Insight

Is this the tipping point for off-payroll working?

General Policy

Regional UK city Lincoln’s hospital’s Accident & Emergency Department was at risk of being closed this week. This was not due to a deluge of patients or a lack of funding but rather the result of a recent tweak to the UK’s tax rules and could have far reaching ramifications for the UK-wide review of self-employment practices, currently underway.

A change to the policy guidance for tax rules, introduced in 1999, to cover the growing use of personal service companies that comes into force today has prompted a number of locum doctors, on which the NHS increasingly relies, to refuse to fill their shifts. NHS Improvement, the body charged with ensuring England’s hospitals maintain sound finances and quality care, has had to add this to its ever-growing list of urgent problems across the health service

NHS Improvement’s Chief Executive Jim Mackey has roundly criticised those locums looking to extract higher payments from hospitals and Lincolnshire health managers have scrambled to find staff to cover shifts but this could be the tip of a much larger workforce challenge iceberg for the UK public sector.
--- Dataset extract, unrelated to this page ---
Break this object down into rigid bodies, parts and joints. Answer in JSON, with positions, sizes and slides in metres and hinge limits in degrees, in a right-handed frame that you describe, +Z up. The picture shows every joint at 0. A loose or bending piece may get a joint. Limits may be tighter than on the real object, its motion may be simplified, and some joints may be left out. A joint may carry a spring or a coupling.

IR35, also known as the ‘intermediaries legislation’ was put in place to determine which contractors, especially those employed through limited companies or personal service companies, should pay income tax and national insurance on the same basis as standard employees. The rules have been in place, and have been controversial, for many years, but this year’s rule change means public sector employers now have the responsibility to determine which of their contractors is covered by the policy; many are playing it safe and applying IR35 to all outsourced staff.

With increasing numbers of public sector workers - doctors, social workers and teachers - preferring to work on an agency basis, the tax reforms could have a significant impact across the UK’s public services. The Treasury hopes that the measure will bring in between £185-440m per year, income that otherwise would have found its way to the 70,000 or so agency workers in schools, hospitals and the civil service. This will undoubtedly prompt behavioural change and a great deal of uncertainty for the service industry that has grown up around supporting this form of self-employment.

For the government, the question is overwhelmingly practical. Most major IT projects rely heavily on 18,000 digital contractors, who overshadow the 12,000 in-house staff that public sector employers have on their books. These contractors are already starting to walk away. Local problems in the NHS can, in the short term, be solved through some sharp negotiating with staff, but for IT, the problem could become terminal. It remains to be seen whether HMRC will hold fast and seek behavioural change from the public sector workforce, with a corresponding fall in the use of personal service companies or whether this will become another politically costly U-turn.

Either way, this will feed into the Taylor Review of modern employment practices, launched late last year and due to report in the Autumn. This has become a repository for sticky policy problems, not least the Treasury’s aborted rise in national insurance contributions in this year’s budget. The review has a broad remit and will consider the balance between employment rights and the financial benefits of various forms of self-employment. It could prompt an overhaul of the definitions the government uses to cover employment status and will take a close look at new business models that place flexible working at the heart of their operations. While likely having the greatest ramifications for companies such as Uber and Deliveroo, the findings and recommendations of the review could also prompt overhaul the tax and benefits framework for public sector agency workers, creating even more disruption for employers. For those making public or private investments in assets that rely on this array of alternative employment models, these policy changes will likely become material considerations for making pricing decisions.